Given the following dataframe:
col_A | col_B |
---|---|
1 | 1 |
1 | 2 |
1 | 3 |
2 | 4 |
2 | 5 |
2 | 6 |
3 | 7 |
3 | 8 |
3 | 9 |
How would I assign the max value of col_B
from a group in col_A
to all rows in the next (in ascending order) group in col_A
? Output desired is as follows:
col_A | col_B | max_col_B_ from_prev_col_A_group |
---|---|---|
1 | 1 | |
1 | 2 | |
1 | 3 | |
2 | 4 | 3 |
2 | 5 | 3 |
2 | 6 | 3 |
3 | 7 | 6 |
3 | 8 | 6 |
3 | 9 | 6 |
I figured I might be able to get the max
by group, then shift
the result forward and merge
the values back into the source dataframe in some way. However I can't work out the "some way" bit of that solution :(
Any ideas on how to do this?

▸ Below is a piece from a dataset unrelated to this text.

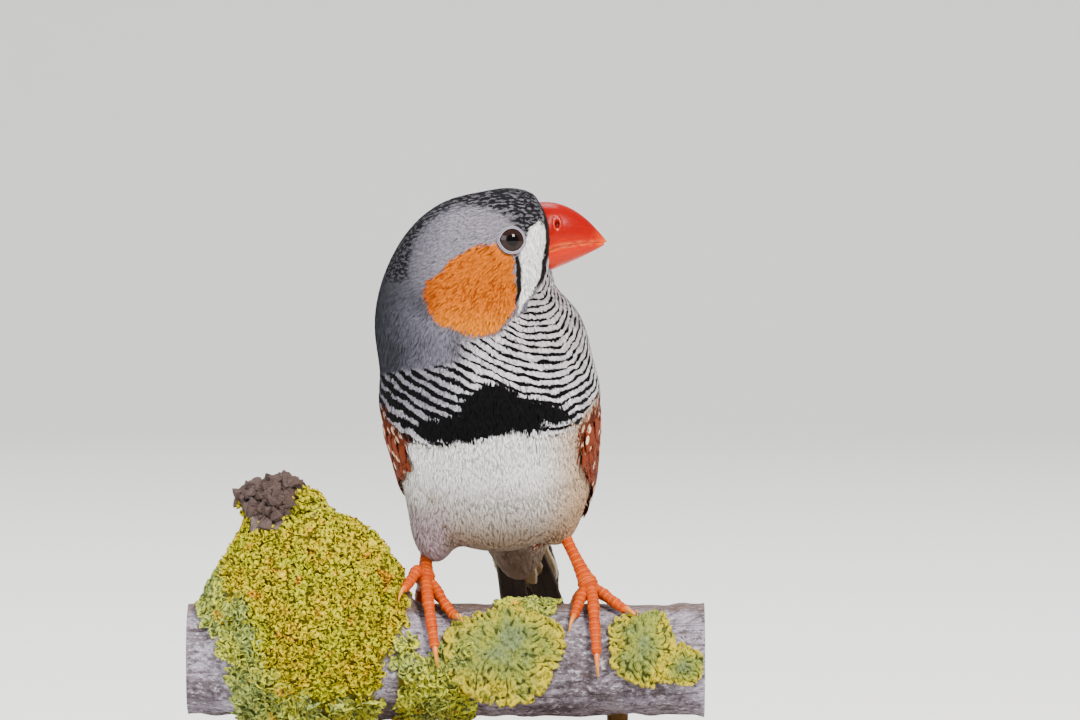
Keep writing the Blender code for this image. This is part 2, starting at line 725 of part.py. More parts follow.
def make_perch():
    """A short cut length of branch with a broken side shoot, sawn off square at both ends."""
    def rough(work):
        place = Matrix.Translation((-5, 0, -PERCH_RADIUS)) @ Matrix.Rotation(math.pi / 2, 4, "Y")
        bmesh.ops.create_cone(
            work, cap_ends=True, segments=32, radius1=PERCH_RADIUS, radius2=PERCH_RADIUS, depth=110, matrix=place
        )
        bmesh.ops.triangulate(work, faces=work.faces[:])
        add_mass(work, CRUST)
        start, end, radius, end_radius = SHOOT
        add_mass(work, (end, (end_radius,) * 3, 0.0))
        middle = (np.array(start) + np.array(end)) / 2
        add_mass(work, (tuple(middle), ((radius + end_radius) / 2, (radius + end_radius) / 2, 9.0), 0.0))

    perch = field_solid("perch", perch_field, rough, PERCH_VOXEL)
    cut_off(perch, (PERCH_RIGHT, 0, 0), (1, 0, 0), 0.0)
    cut_off(perch, (PERCH_LEFT, 0, 0), (-1, 0, 0), 0.0)
    return perch


def make_stand(perch_cutter):
    """A flat round base and two short rods up to the underside of the perch."""
    def disc(work):
        place = Matrix.Translation((0, 0, BASE_HEIGHT / 2))
        bmesh.ops.create_cone(
            work, cap_ends=True, segments=64, radius1=BASE_RADIUS, radius2=BASE_RADIUS, depth=BASE_HEIGHT, matrix=place
        )

    base = mesh_from("stand_base", disc)
    rounding = base.modifiers.new("rounding", "BEVEL")
    rounding.width = 1.2 * MM
    rounding.segments = 2
    rounding.limit_method = "ANGLE"
    rods = []
    foot_z = BASE_HEIGHT - PERCH_TOP + GAP
    for side, x in ROD_XS.items():
        rods.append(tube(f"stand_rod_{side}", [(x, 0, foot_z), (x, 0, -PERCH_RADIUS)], [ROD_RADIUS] * 2, 4))
    cutters = [perch_cutter, grown(perch_cutter, "perch_cutter_copy", 0.0)]
    return base, [combine("DIFFERENCE", rod, [cutter]) for rod, cutter in zip(rods, cutters)]


def finish(pieces, look, parent=None):
    for piece in pieces:
        piece.data.materials.clear()
        piece.data.materials.append(look)
        piece.parent = parent
        for polygon in piece.data.polygons:
            polygon.use_smooth = True


def copy_of(source, name):
    return link(name, source.data.copy())


def main():
    clear_scene()
    grey_down = make_material("grey_plumage", "8F8F96", 0.9)
    white_down = make_material("white_plumage", "E6E2DA", 0.9)
    brown_vanes = make_material("brown_flight_feathers", "6E5F50", 0.7)
    black_vanes = make_material("black_tail_feathers", "1E1B1A", 0.7)
    red_horn = make_material("red_bill", "D8281C", 0.3)
    orange_skin = make_material("orange_leg_skin", "E0601E", 0.5)
    pale_horn = make_material("claw_horn", "D08A3C", 0.35)
    dark_eye = make_material("eye", "1C1210", 0.06)
    bark = make_material("bark", "6B6468", 0.9)
    oak = make_material("stand_wood", "5A3E28", 0.5)
    brass = make_material("stand_brass", "B08D57", 0.35, 1.0)

    body = body_solid("torso", SKIN_VOXEL)
    cutter = grown(body, "body_cutter")
    neck = copy_of(body, "neck")
    cut_off(body, *NECK_CUT, -GAP / 2)
    back_way = tuple(-np.array(NECK_CUT[1]))
    cut_off(neck, NECK_CUT[0], back_way, -GAP / 2)
    cut_off(neck, *HEAD_CUT, -GAP / 2)

    skin = body_solid("head", HEAD_VOXEL)
    bill_cutters = [grown(skin, "bill_cutter_upper"), grown(skin, "bill_cutter_lower")]
    cut_off(skin, HEAD_CUT[0], tuple(-np.array(HEAD_CUT[1])), -GAP / 2)
    head = make_head(skin)
    bills = [make_bill(False, bill_cutters[0]), make_bill(True, bill_cutters[1])]
    eyes = make_eyes()

    wings = [make_wing("wing_right", -1), make_wing("wing_left", 1)]
    tail = make_tail(copy_of(cutter, "tail_cutter"))

    thighs = []
    shanks = []
    feet = []
    claws = []
    for foot, mass in THIGHS.items():
        thigh = mesh_from(f"thigh_{foot}", lambda work: add_mass(work, mass, 16, 12))
        thigh_cutter = grown(thigh, f"thigh_{foot}_cutter")
        thighs.append(combine("DIFFERENCE", thigh, [copy_of(cutter, f"thigh_{foot}_body")]))
        foot_solid = make_foot(foot)
        foot_cutter = grown(foot_solid, f"foot_{foot}_cutter")
        shanks.append(make_shank(foot, [thigh_cutter, copy_of(cutter, f"shank_{foot}_body"), foot_cutter]))
        feet.append(foot_solid)
        claws += [make_claw(foot, toe) for toe in TOES[foot]]
    bpy.data.objects.remove(cutter)

    perch = make_perch()
    base, rods = make_stand(grown(perch, "perch_cutter"))

    place = bpy.data.objects.new("bird_on_stand", None)
    bpy.context.scene.collection.objects.link(place)
    place.location = (BIRD_X * MM, BIRD_Y * MM, PERCH_TOP * MM)
    finish([head, neck], grey_down, place)
    finish([body, *thighs], white_down, place)
    finish(wings, brown_vanes, place)
    finish([tail], black_vanes, place)
    finish(bills, red_horn, place)
    finish(eyes, dark_eye, place)
    finish([*shanks, *feet], orange_skin, place)
    finish(claws, pale_horn, place)
    finish([perch], bark, place)
    finish(rods, brass, place)
    finish([base], oak)


if __name__ == "__main__":
    main()
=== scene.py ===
"""A life-size male zebra finch on a short length of lichen-covered branch, held up by a plain display stand.

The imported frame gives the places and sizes. One skin and its coat of small feathers stand for the solids
of flesh, and finer vanes stand for the wings and tail. Sizes in the tables are millimetres in the bird's own
frame, whose origin is on top of the perch: +X is its left, -Y is where the breast faces and +Z is up.
"""

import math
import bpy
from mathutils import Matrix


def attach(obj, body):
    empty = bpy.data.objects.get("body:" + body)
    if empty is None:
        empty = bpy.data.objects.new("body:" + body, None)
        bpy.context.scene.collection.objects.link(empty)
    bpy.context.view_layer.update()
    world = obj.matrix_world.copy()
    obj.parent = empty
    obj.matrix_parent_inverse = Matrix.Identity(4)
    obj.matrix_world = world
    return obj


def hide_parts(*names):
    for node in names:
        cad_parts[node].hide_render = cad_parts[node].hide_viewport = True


bl_info = {
    "name": "Zebra Finch on a Perch",
    "version": (1, 0, 0),
    "blender": (4, 5, 0),
    "location": "View3D > Sidebar > Finch",
    "description": "Builds a male zebra finch with its feathers, its perch and its display stand",
    "category": "Add Mesh",
}

from functools import partial

import bmesh
import bpy
import numpy as np
from bpy.props import FloatProperty, FloatVectorProperty, IntProperty, PointerProperty
from mathutils import Matrix, Vector
from mathutils.kdtree import KDTree

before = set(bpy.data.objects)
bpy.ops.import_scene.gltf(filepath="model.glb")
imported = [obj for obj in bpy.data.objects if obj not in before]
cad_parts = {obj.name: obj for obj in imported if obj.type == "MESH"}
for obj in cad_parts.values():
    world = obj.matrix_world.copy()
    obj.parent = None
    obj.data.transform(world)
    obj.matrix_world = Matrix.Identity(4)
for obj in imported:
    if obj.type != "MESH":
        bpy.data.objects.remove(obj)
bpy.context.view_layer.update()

MM = 0.001
BIRD_PLACE = np.array([6.0, -12.5, 32.0])  # the bird's origin over the middle of the stand's underside
BASE_RADIUS = 44.0
BASE_HEIGHT = 6.0
PERCH_RADIUS = 8.6
PERCH_LEFT = -45.5
PERCH_RIGHT = 32.0
TAIL_LENGTH = 39.0
BILL_LENGTH = 9.3
BILL_DEPTH = 10.6
BILL_WIDTH = 7.8
BILL_BASE_X = 8.1
BILL_TIP_Z = 54.2
EYE_X = 3.2
EYE_Z = 54.7
EYE_RADIUS = 2.5
EYE_OPENING = 1.72
HEAD_MIDDLE_Y = -5.0
TOE_RADIUS = 0.85
TARSUS_RADIUS = 1.1
GAP = 0.3
BLEND = 4.5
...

I'm not wedded to my approach at all - just want the fastest solution as there are 1.5m rows and 80k discrete values in col_A
.
Thanks in advance!
Code to reproduce dataframe:
df = {
'col_A': {0: 1, 1: 1, 2: 1, 3: 2, 4: 2, 5: 2, 6: 3, 7: 3, 8: 3},
'col_B': {0: 1, 1: 2, 2: 3, 3: 4, 4: 5, 5: 6, 6: 7, 7: 8, 8: 9},
}
CodePudding user response:
Combine merge
with groupby
shift
:
(df.merge(df.groupby("col_A").col_B.max().shift(1),
on="col_A", how="left")
.rename(columns={"col_B_y": "max_col_B_ from_prev_col_A_group"}))